# Carbon monoxide (false) alarm!



## James of Maine (Sep 8, 2005)

We had a bit of excitement in my house earlier this evening. It was a little embarrassing, especially from an SA standpoint. But I handled it OK, and it was something I had to do-- no choice, because it was a family safety issue. The carbon monoxide detector in our hallway started going off, continuously for several minutes. My wife and son and I were all home, and nobody seemed to be feeling any ill effects. But we took no chances and evacuated to my mom's house down the drive and I called the fire department from there.

Well, they showed up in about 5 minutes. An engine... a ladder truck... a squad unit... a rescue unit... several firefighters in pickup trucks too. It was kind of embarrassing to have that huge response just for a a CO investigation but, I guess it's a sleepy town we live in. They went in, took readings in the 1st floor and basement, and found it to be zero, nothing, negative, nada. They said our CO detectors were old, and the one in the hall probably had a false reading, and they both should be replaced. They said it was safe to go back in, and packed up and left.

A lot of excitement for a lot of nothing, but definitely better safe than sorry!


----------



## Your Lover Scrub Ducky (Jul 26, 2004)

Whoa doggie. glad ur okie. yes, better safe than dead n stuff.


----------



## millenniumman75 (Feb 4, 2005)

JamesOfMaine,

I don't think there is anything to worry about, especially when CO is a gas most people don't even know is there; most of the time, it's too late. The fire department would just consider it a call like a burglar alarm malfunction or something like that. It probably forced them to put down their doughnuts :eek.


----------



## nesteroff (Nov 14, 2003)

The exact same thing has happened to me. I was there alone house-sitting my mom's place, and the fire truck came and there were all these firefighters wandering around... 

:hide 

They said my detector was 'cheap.' Apparently if you don't pay a little extra to get a good one, they often malfunction. 

I'm glad you're ok James, and that it wasn't a real leak.


----------



## GraceLikeRain (Nov 9, 2003)

jamesofmaine said:


> but definitely better safe than sorry!


 :agree


----------



## Veggie1 (Jan 12, 2006)

WalkbyFaith said:


> jamesofmaine said:
> 
> 
> > but definitely better safe than sorry!
> ...


 :dito


----------



## copper (Nov 10, 2003)

When I lived out at my dads house the monoxide alarm was constanly going off one day.

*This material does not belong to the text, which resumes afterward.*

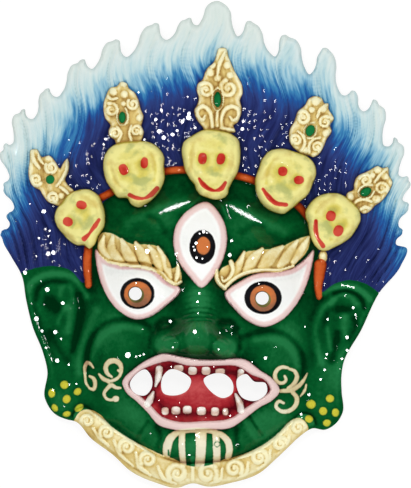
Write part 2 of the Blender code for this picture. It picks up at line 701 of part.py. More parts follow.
def fang_side(root, tip):
    """The edge of a fang from its root to its blunt tip."""
    run = np.subtract(tip, root)
    side = np.array((-run[1], run[0])) / np.hypot(*run) * FANG_BREADTH / 2
    corners = [root + run * along + side * (1 - (1 - FANG_TIP) * along) for along in (0.0, 0.5, 0.9)]
    other = [root + run * along - side * (1 - (1 - FANG_TIP) * along) for along in (0.9, 0.5, 0.0)]
    return np.array([*corners, np.add(root, run * 1.1), *other])


def seams():
    """The painted regions from below upwards: the name of each paint and the closed edge it fills."""
    beard = curve(BEARD, LONG_SEAM_STEP, closed=False)
    outer = beside(beard, BEARD_BREADTH * 1.2)
    found = [("green", curve(HAIRLINE, LONG_SEAM_STEP))]
    found += [("gold", ribbon(line, CHEEK_LINE, SEAM_STEP)) for line in CHEEK_SCROLLS]
    found += [("gold", ribbon(line, CHIN_BAND, LONG_SEAM_STEP)) for line in CHIN_BANDS]
    found.append(("gold", np.vstack((outer, beside(beard, -BEARD_BREADTH * 0.45)[::-1]))))
    for lid in (LEFT_LID, RIGHT_LID, THIRD_LID):
        loop = curve(lid, SEAM_STEP)
        middle = loop.mean(0)
        inset = 1 - LID_RIM / np.hypot(*(loop - middle).T)
        found += [("rose", loop), ("white", middle + (loop - middle) * inset[:, None])]
    found += [("black", ellipse(*ring, 16)) for ring in RINGS]
    found += [("orange", ellipse(*iris, 14)) for iris in IRISES]
    found += [("gold", curve(brow, SEAM_STEP)) for brow in (LEFT_BROW, RIGHT_BROW)]
    found += [("rose", curve(LIPS, SEAM_STEP)), ("red", curve(MOUTH, SEAM_STEP))]
    found += [("white", fang_side(*fang)) for fang in FANGS]
    found += [("white", circle(middle, TOOTH_BREADTH / 2, 8)) for middle in TEETH]
    for foot, top, breadth in LEAVES:
        across, along = mirrored(LEAF_SIDE).T
        run = np.subtract(top, foot).astype(float)
        side = np.array((-run[1], run[0])) * breadth / LEAF_BREADTH
        found.append(("gold", np.array(foot) + along[:, None] * run + across[:, None] * side))
    found.append(("orange", ribbon(BAND, BAND_BREADTH, SEAM_STEP)))
    found += [("orange", ribbon(line, RIBBON_BREADTH, SEAM_STEP)) for line in RIBBONS]
    for middle, lean, size in SKULLS:
        u, v = mirrored(SKULL_SIDE).T * size
        c, s = math.cos(math.radians(lean)), math.sin(math.radians(lean))
        found.append(("bone", np.column_stack((middle[0] + u * c - v * s, middle[1] + u * s + v * c))))
    return found


def seam_corners(holes):
    """Corners and sides of the seams where they show, clear of the edge, the openings and the skulls."""
    loops = [loop for _, loop in seams()]
    skulls = loops[-len(SKULLS) :]
    corners, sides = [], []
    for loop in loops:
        x, y = loop.T
        shown = depth_inside(EDGE, x, y, AROUND) > 2.5
        for hole in holes:
            shown &= depth_inside(hole, x, y, AROUND) < -1.5
        for skull in skulls:
            if skull is not loop:
                shown &= depth_inside(skull, x, y, AROUND) < -1.0
        place = len(corners) + np.cumsum(shown) - 1
        both = shown & np.roll(shown, -1)
        sides += np.column_stack((place, np.roll(place, -1)))[both].tolist()
        corners += loop[shown].tolist()
    return np.array(corners), sides


def lattice(step, holes, clear):
    """Places in rows of equal triangles, inside the edge and outside the holes by the clearance."""
    low, high = EDGE.min(0), EDGE.max(0)
    rows = np.arange(low[1], high[1], step * math.sqrt(0.75))
    columns = np.arange(low[0], high[0], step)
    x, y = np.meshgrid(columns, rows)
    x = x + (np.arange(len(rows)) % 2)[:, None] * step / 2
    x, y = x.ravel(), y.ravel()
    keep = depth_inside(EDGE, x, y, AROUND) > clear
    for hole in holes:
        keep &= depth_inside(hole, x, y, AROUND) < -clear
    return np.column_stack((x[keep], y[keep]))


def front_lattice(holes):
    """Places of the front between the seams."""
    places = lattice(FRONT_STEP, holes, FRONT_STEP * 0.6)
    for _, loop in seams():
        near = np.abs(depth_inside(loop, places[:, 0], places[:, 1], FRONT_STEP)) < FRONT_STEP * 0.4
        places = places[~near]
    return places


def hollow_lattice(holes):
    """Places inside the hollow, the nearest ones moved onto its foot, with their distance inside it."""
    places = lattice(BACK_STEP, holes, BACK_STEP * 0.4)
    x, y = places[:, 0], places[:, 1]
    inner = hollow_depth(x, y)
    step = 0.25
    lean_x = (hollow_depth(x + step, y) - hollow_depth(x - step, y)) / (2 * step)
    lean_y = (hollow_depth(x, y + step) - hollow_depth(x, y - step)) / (2 * step)
    foot = np.abs(inner) < BACK_STEP * 0.5
    far = inner * foot / np.maximum(lean_x**2 + lean_y**2, 0.5)
    places = places - np.column_stack((lean_x * far, lean_y * far))
    inner = np.where(foot, 0.0, inner)
    keep = inner >= 0.0
    return places[keep], inner[keep]


def triangulate(holes, corners, sides=()):
    """Triangles over the outline less the holes, the corners of the loops first and then the given ones."""
    loops = [EDGE, *holes]
    rim = sum(len(loop) for loop in loops)
    sides = [(a + rim, b + rim) for a, b in sides]
    start = 0
    for loop in loops:
        sides += [(start + i, start + (i + 1) % len(loop)) for i in range(len(loop))]
        start += len(loop)
    corners = [Vector(corner) for corner in np.vstack([*loops, corners]).tolist()]
    places, _, faces, _, _, _ = delaunay_2d_cdt(corners, sides, [], 0, 1e-6, False)
    places = np.array([tuple(place) for place in places])
    faces = np.array([tuple(face) for face in faces])
    middle = places[faces].mean(1)
    keep = depth_inside(EDGE, middle[:, 0], middle[:, 1], AROUND) > 0
    for hole in holes:
        keep &= depth_inside(hole, middle[:, 0], middle[:, 1], AROUND) < 0
    return places, faces[keep], rim


def world(places, height):
    """Chart places and heights in metres as points of the model."""
    x = (places[:, 0] - CHART_MIDDLE[0]) * UNIT
    y = (CHART_MIDDLE[1] - places[:, 1]) * UNIT
    return np.column_stack((x, y, height))


def mask_mesh():
    """One closed shell: the carved front, the hollow back and the walls round the edge and the openings.

    Also returns the corners that may move when faces are thinned out, none on the land, an edge or a seam.
    """
    holes = openings(OUTLINE_STEP)
    seam_places, seam_sides = seam_corners(holes)
    places = np.vstack((seam_places, front_lattice(holes)))
    front_places, front_faces, rim = triangulate(holes, places, seam_sides)
    inside = depth_inside(EDGE, front_places[:, 0], front_places[:, 1], AROUND)
    inside[: len(EDGE)] = 0.0
    top = world(front_places, front(front_places[:, 0], front_places[:, 1], inside))

    lattice_places, lattice_inner = hollow_lattice(holes)
    back_places, back_faces, _ = triangulate(holes, lattice_places)
    openings_inner = hollow_depth(*back_places[len(EDGE) : rim].T)
    inner = np.concatenate((np.zeros(len(EDGE)), openings_inner, lattice_inner))
    under = world(back_places, back(back_places[:, 0], back_places[:, 1], inner))

    base = len(top)
    faces = [tuple(face[::-1]) for face in front_faces.tolist()]
    back_start = len(faces)
    faces += [tuple(i + base for i in face) for face in back_faces.tolist()]
    wall_start = len(faces)
    start = 0
    # The loops all run the same way round the chart, so the walls of the openings are turned inwards.
    for number, loop in enumerate((EDGE, *holes)):
        for i in range(len(loop)):
            a, b = start + i, start + (i + 1) % len(loop)
            wall = (a, b, b + base, a + base)
            faces.append(wall if number == 0 else wall[::-1])
        start += len(loop)
    mesh = bpy.data.meshes.new("mask")
    mesh.from_pydata(np.vstack((top, under)).tolist(), [], faces)
    colours = np.full(len(faces), list(PAINTS).index("resin"))
    colours[:back_start] = paint(front_places[front_faces].mean(1))
    colours[wall_start:] = paint(np.vstack([(loop + np.roll(loop, -1, 0)) / 2 for loop in (EDGE, *holes)]))
    mesh.polygons.foreach_set("material_index", colours.astype(np.int32))
    free_back = base + rim + np.nonzero(lattice_inner > 0.0)[0]
    return mesh, [*range(rim + len(seam_places), base), *free_back.tolist()]


def paint(places):
    """The paint at each chart place, as an index into the paints."""
    names = list(PAINTS)
    colour = np.full(len(places), names.index("blue"))
    for name, loop in seams():
        colour[depth_inside(loop, *places.T, 1.0) > 0] = names.index(name)
    return colour


def clear_scene():
    for thing in list(bpy.data.objects):
        bpy.data.objects.remove(thing, do_unlink=True)


def material(name, colour, roughness):
    made = bpy.data.materials.new(name)
    made.use_nodes = True
    shader = made.node_tree.nodes["Principled BSDF"]
    shader.inputs["Base Color"].default_value = (*colour, 1.0)
    shader.inputs["Roughness"].default_value = roughness
    shader.inputs["Metallic"].default_value = 0.0
    return made


def main():
    clear_scene()
    mesh, free = mask_mesh()
    for name, colour in PAINTS.items():
        mesh.materials.append(material(name, colour, GLOSS))
    mask = bpy.data.objects.new("mask", mesh)
    bpy.context.scene.collection.objects.link(mask)
    mask.vertex_groups.new(name="free").add(free, 1.0, "REPLACE")
    thin = mask.modifiers.new("fewer faces", "DECIMATE")
    thin.vertex_group = "free"
    thin.ratio = TRIANGLES / sum(len(face.vertices) - 2 for face in mesh.polygons)
    thin.use_collapse_triangulate = True
    mesh.shade_smooth()
    mesh.set_sharp_from_angle(angle=math.radians(SHARP_ANGLE))


if __name__ == "__main__":
    main()
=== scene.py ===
import math

import bpy
import numpy as np
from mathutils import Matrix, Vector
from mathutils.geometry import delaunay_2d_cdt

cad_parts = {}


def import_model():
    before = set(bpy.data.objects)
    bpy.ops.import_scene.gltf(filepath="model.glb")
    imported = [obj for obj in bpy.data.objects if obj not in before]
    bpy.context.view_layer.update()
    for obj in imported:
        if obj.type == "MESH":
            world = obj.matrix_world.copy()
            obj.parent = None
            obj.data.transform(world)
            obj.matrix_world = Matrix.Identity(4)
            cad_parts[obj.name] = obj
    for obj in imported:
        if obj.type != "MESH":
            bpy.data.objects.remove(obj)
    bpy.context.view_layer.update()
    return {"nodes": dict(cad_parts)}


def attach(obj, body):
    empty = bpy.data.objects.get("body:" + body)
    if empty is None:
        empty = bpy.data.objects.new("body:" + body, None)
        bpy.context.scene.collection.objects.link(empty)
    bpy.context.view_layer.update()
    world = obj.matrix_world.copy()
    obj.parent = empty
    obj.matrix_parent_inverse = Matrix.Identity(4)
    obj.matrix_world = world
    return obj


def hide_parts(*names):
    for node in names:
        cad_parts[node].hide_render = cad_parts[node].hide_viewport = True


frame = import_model()
print("frame loaded:", ", ".join(frame["nodes"]))

# The carving is laid out on a chart of about 487 units from the top flame to the chin, x to the right
# and y down. Rises and sinks are in carver's millimetres, which grow with the mask.
mask = {
    "height": 0.300,  # in metres, as all down to the round of the edge
    "noseHeight": 0.086,
    "wall": 0.0045,
    "hairEdge": 0.007,
    "rimLand": 0.009,
    "pupilBore": 0.0080,
    "edgeRound": 0.0035,
    "fineStep": 1.13,  # spacing of the corners on carved ornament, in chart units
    "plainStep": 1.65,
    "backStep": 4.0,
    "edgeStep": 1.6,
    "sharpAngle": 42.0,
}
carved = mask["height"] / 300.0
paintReach = 4.0


def smoothCurve(points, step, closed=True):
    p = np.array(points, float)
    if closed:
        p = np.vstack((p[-1:], p, p[:2]))
    else:
        p = np.vstack((2 * p[:1] - p[1:2], p, 2 * p[-1:] - p[-2:-1]))
    chord = np.hypot(*np.diff(p, axis=0).T)[:, None]
    slope = np.diff(p, axis=0) / chord
    lean = (slope[:-1] * chord[1:] + slope[1:] * chord[:-1]) / (chord[:-1] + chord[1:])
    out = []
    for start, end, along, startLean, endLean in zip(p[1:-2], p[2:-1], chord[1:-1], lean[:-1], lean[1:]):
        pieces = max(1, round(float(along[0]) / step))
        t = np.arange(pieces)[:, None] / pieces
        rise = t * t * (3 - 2 * t)
        bend = along * t * (1 - t) * (startLean * (1 - t) - endLean * t)
        out.append(start + (end - start) * rise + bend)
    if not closed:
        out.append(p[-2:-1])
    return np.vstack(out)


def ellipseLoop(middle, wide, tall, sides=40):
    turns = np.arange(sides) * 2 * math.pi / sides
    return np.column_stack((middle[0] + wide * np.cos(turns), middle[1] + tall * np.sin(turns)))


def depthInside(loop, x, y, reach):
    # distance to a closed loop, positive inside it and never more than the reach
    depth = np.full(x.shape, -float(reach))
    low, high = loop.min(0) - reach, loop.max(0) + reach
    near = (x > low[0]) & (x < high[0]) & (y > low[1]) & (y < high[1])
    px, py = x[near], y[near]
    best = np.full(px.shape, float(reach) ** 2)
    inside = np.zeros(px.shape, bool)
    for (ax, ay), (bx, by) in zip(loop, np.roll(loop, -1, 0)):
        ex, ey = bx - ax, by - ay
        along = np.clip(((px - ax) * ex + (py - ay) * ey) / (ex * ex + ey * ey), 0.0, 1.0)
        gap = (px - ax - along * ex) ** 2 + (py - ay - along * ey) ** 2
        np.minimum(best, gap, out=best)
        if ay != by:
            inside ^= ((ay > py) != (by > py)) & (px < ax + (py - ay) * ex / ey)
    depth[near] = np.where(inside, np.sqrt(best), -np.sqrt(best))
    return depth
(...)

It was a hot summer day and I wasn't running the furnace. I had all the windows open. I figured it was all the weekend traffic on the highway. That's scary. Those cars were creating enough carbon monoxide to set the thing off. I ended up pulling the battery out of it.


----------



## David1976 (Nov 8, 2003)

that's what you gotta do... I have heard too many bad things on the news about CO.... and remember that most of the detectors out there need to be replaced after 5-7 years...


----------



## James of Maine (Sep 8, 2005)

David1976 said:


> that's what you gotta do... I have heard too many bad things on the news about CO.... and remember that most of the detectors out there need to be replaced after 5-7 years...

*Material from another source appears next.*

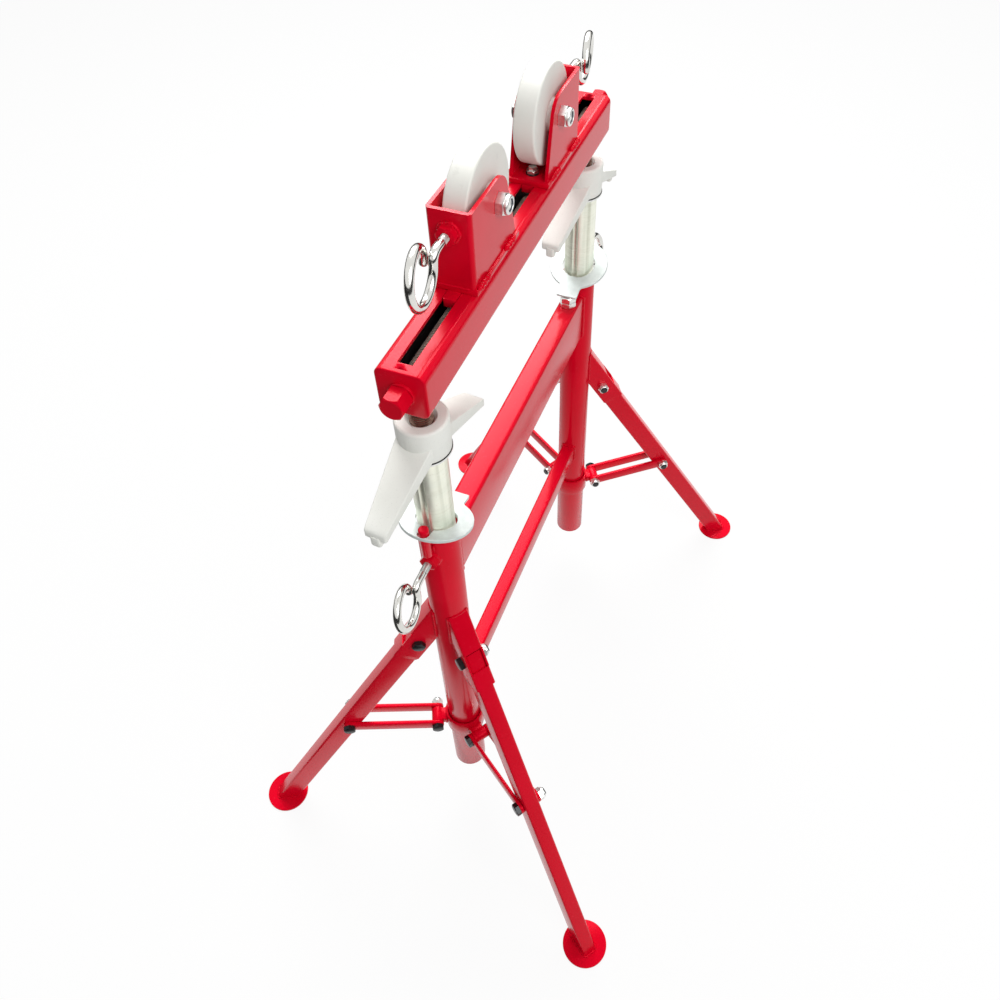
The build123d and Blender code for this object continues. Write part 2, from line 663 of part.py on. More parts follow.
for end in ends:
    save(f"column_{end}", at_end(end) * column())
save("upper_crossbar", upper_crossbar())
save("lower_crossbar", crossbar(lower_bar_width, lower_bar_height, lower_bar_top,
                                lower_bar_corner))
save("leg_brackets", *[leg_bracket(name) for name in legs])
save("clamp_weld_nuts", *[clamp_weld_nut(end) for end in ends])
save("guide_pins", *[guide_pin(end) for end in ends])
save("plate_stop_bolts", *[piece for end in ends for piece in stop_bolt(end)])
save("leg_pivot_bolts", *[piece for name in legs for piece in leg_pivot_bolt(name)])

for name in legs:
    save(f"leg_{name}", leg(name))
    save(f"foot_{name}", foot(name))
    save(f"link_{name}", *link(name))
    save(f"link_bolt_{name}", *link_bolt(name))

for end in ends:
    save(f"collar_{end}", collar(end))
    save(f"collar_bolts_{end}", *collar_bolts(end))
    save(f"lift_tube_{end}", lift_tube(end))
    save(f"thrust_washer_{end}", thrust_washer(end))
    save(f"wing_nut_{end}", wing_nut(end))
    save(f"lock_plate_{end}", lock_plate(end))
    save(f"clamp_eye_{end}", clamp_eye(end))
    save(f"carriage_bracket_{end}", carriage_bracket(end))
    save(f"carriage_base_{end}", carriage_base(end))
    save(f"lead_nut_{end}", *lead_nut(end))
    save(f"brake_weld_nut_{end}", brake_weld_nut(end))
    save(f"axle_bolt_{end}", *axle(end))
    save(f"wheel_{end}", wheel(end))
    save(f"wheel_bush_{end}", wheel_bush(end))
    save(f"brake_eye_{end}", brake_eye(end))

save("beam_tube", beam())
save("beam_end_plates", *[beam_cap(end) for end in ends])
save("screw_bushes", *[screw_bush(end) for end in ends])
save("lift_screws", *[lift_screw(end) for end in ends])
save("lead_screw", lead_screw())
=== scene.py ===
"""The looks of the folding pipe jack stand.

The shapes are worked out in millimetres on the CAD's own numbers, in the same frame: the
floor is at zero, X runs along the beam, the near end is at -X and left is +Y.  A form is a
pair of an array of points and a list of faces; piece() writes it into a mesh in metres.
"""
from functools import partialmethod
from math import atan, atan2, cos, degrees, hypot, pi, radians, sin, sqrt, tan

import bmesh
import bpy
import numpy as np
from mathutils import Matrix, Vector


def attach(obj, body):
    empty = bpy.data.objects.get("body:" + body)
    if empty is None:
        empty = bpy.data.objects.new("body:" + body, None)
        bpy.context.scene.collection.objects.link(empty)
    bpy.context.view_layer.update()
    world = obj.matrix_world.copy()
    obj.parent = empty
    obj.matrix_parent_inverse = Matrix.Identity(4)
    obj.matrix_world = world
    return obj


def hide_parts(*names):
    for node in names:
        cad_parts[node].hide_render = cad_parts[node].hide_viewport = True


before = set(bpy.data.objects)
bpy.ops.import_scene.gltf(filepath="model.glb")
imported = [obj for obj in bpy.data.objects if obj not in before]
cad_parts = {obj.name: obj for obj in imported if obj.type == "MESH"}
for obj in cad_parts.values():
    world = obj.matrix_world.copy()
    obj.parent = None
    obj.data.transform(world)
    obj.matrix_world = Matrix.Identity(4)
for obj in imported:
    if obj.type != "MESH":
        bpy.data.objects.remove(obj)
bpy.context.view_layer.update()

MM = 0.001
scene = bpy.context.scene
X, Z = (1, 0, 0), (0, 0, 1)
open_ends = (False, False)

# Main sizes of the stand, as in the part's source
column_place = 250.0
heading = {"near": 180.0, "far": 0.0}
legs = {"near_left": ("near", -1), "near_right": ("near", 1),
        "far_left": ("far", 1), "far_right": ("far", -1)}
leg_turn = {"near_left": -3.9, "near_right": -4.9, "far_left": 1.7, "far_right": 1.7}
leg_spread = 60.0
column_radius, column_bore, column_bottom, column_top = 24.15, 21.55, 101.0, 712.0
bracket_seat, bar_seat = 23.3, 23.4  # radii within the column's wall where these end
# Each crossbar's width, height, top, corner's radius and weld's size
crossbars = {"upper": (30, 80, 687, 4.5, 2.1), "lower": (22, 34, 352, 3.5, 1.9)}
bar_top = crossbars["upper"][2]
leg_width, leg_depth, leg_top = 22.0, 31.0, 14.5
pivot_radius, pivot_height, foot_circle = 45.6, 481.0, 318.6
foot_radius, foot_thickness = 33.2, 4.0
leg_angle = degrees(atan((foot_circle - pivot_radius) / pivot_height))
link_bolt_drop = 255.3
link_bolt_radius = pivot_radius + link_bolt_drop * sin(radians(leg_angle))
link_bolt_height = pivot_height - link_bolt_drop * cos(radians(leg_angle))
lug_place, lug_height = 41.7, 238.5
strap_place = leg_width / 2 + 0.3 + 2.5
grip_links, bracket_width = 32.6, 27.6
# Bolts: the thread's radius, the head's and nut's width over flats and their heights
m10 = {"radius": 5, "flats": 16, "head": 6.4, "nut": 9.5}
m12 = {"radius": 6, "flats": 21, "head": 8, "nut": 12.8}
collar_radius, collar_bottom, collar_top = 28.4, 221.4, 256.4
tube_radius, tube_bore, tube_bottom, tube_top = 21.2, 18.0, 330.0, 847.6
washer_radius, washer_bore, washer_top = 28, 12.8, tube_top + 3
hub_radius, hub_bottom, hub_top = 28.0, 850.9, 894.3
screw_radius, lift_screw_length = 12.4, 205.0
beam_half, beam_size, beam_top = 278.0, 52.2, 975.2
beam_wall, beam_corner, cap_place = 4.0, 8.4, beam_half - 5
beam_axis, beam_bottom = beam_top - beam_size / 2, beam_top - beam_size
slot_half, slot_half_length = 7.7, 264.7
lead_radius, lead_root, lead_half = 10, 8.2, 272
drive_flats, drive_height, drive_stand = 24, 19.5, {"near": 0.0, "far": 17.0}
base_bottom, base_top = beam_top + 0.3, beam_top + 6.3
axle_place, axle_height = 90.0, 1040.0
carriage_top, carriage_rear, carriage_half, carriage_sheet = 1065.5, 155.0, 23.0, 4.0
wheel_radius, rod_radius = 54.8, 4.7
painted_nut, nut_skirt = 19, 10.6  # a welded nut's width over flats and its weld's radius
brake_height, clamp_height = 1043.0, 683.0
brake_place = {"near": 217.3, "far": 242.3}
brake_gap = {"near": 1.2, "far": 4.2}
clamp_place, clamp_turn = 89.4, {"near": 7.5, "far": 165.0}
eye_radius, eye_thread = {"clamp": 22.8, "brake": 26.3}, {"clamp": 24, "brake": 26}
plate_height, plate_tilt, plate_reach, plate_half = 726.9, 18.5, 56, 2
pin_place, pin_radius, stop_place, stop_flats, stop_height = 30.15, 6, 47, 21, 696.3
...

That's about how old they are. We bought them when we bought our first house in January 2001. We're going to buy new ones this weekend.


----------



## aerosmithrox (Nov 12, 2005)

Better safe than sorry James. And in my little sleepy town all the volunteers show up for every fire call. My neighbor had a fire in her trashcan a couple years ago and had about 20 people show up for it.


----------



## Lonelyguy (Nov 8, 2003)

We heat the shop where I work with waste engine oil. Its a very efficient and cheap heating source since its free for us. One day I was working and I started getting a splitting headache for no apparent reason and I also felt very fatigued. After a short time I discovered the exhaust on the furnace was plugged and had allowed high levels of CO to build up. We didn't have a detector because nobody ever sleeps inside the building and the doors are usually opened often enough to keep fresh air circulating, but that day it built up enough to where it was noticeable. After a few hours in fresh air I felt fine and it hasn't happened since.


----------



## Havalina (Dec 18, 2004)

Lonelyguy said:


> We heat the shop where I work with waste engine oil. Its a very efficient and cheap heating source since its free for us. One day I was working and I started getting a splitting headache for no apparent reason and I also felt very fatigued. After a short time I discovered the exhaust on the furnace was plugged and had allowed high levels of CO to build up. We didn't have a detector because nobody ever sleeps inside the building and the doors are usually opened often enough to keep fresh air circulating, but that day it built up enough to where it was noticeable. After a few hours in fresh air I felt fine and it hasn't happened since.


That is the scariest thing I have heard all day. Get a detector!! I should really get one too....the furance guy was amazed at the age of my furance, and highly recommended that I purchase one. Waa I really don't want to die suddenly in my sleep. :afr


----------



## WinterDave (Dec 5, 2003)

We had two, fairly new First Alert Carbon Monoxide Detectors start going off with continuous false alarms...At different times...The Gas Company came and checked the air...They said the battery ones are prone to do that...So now we have one that plugs into the AC, and shows a bar of how much Monoxide is in the room...That one has never issued a false warning...The only downside is that it goes out when the power is out...And that is when you are most likely to need it, if using alternative heating/cooking when the power is out...Still, I like having it along with the smoke detectors...


----------



## copper (Nov 10, 2003)

I have two combo natural gas/monoxide detectors and one sole monoxide detector. A house up the road from my parents blew up from a buildup of gas last year. It got me thinking it would be a good idea to buy a couple of gas alarms so I can be woke up and leave the house before it blows up. They detect both natural gas and propane. If you have natural gas you need to put them close to the ceiling and if you have propane put them close to the floor. Natural gas rises, and propane sinks.


----------



## WinterDave (Dec 5, 2003)

A law takes effect next week in Massachusettes which will require all homeowners to install Carbon Monoxide detectors...


----------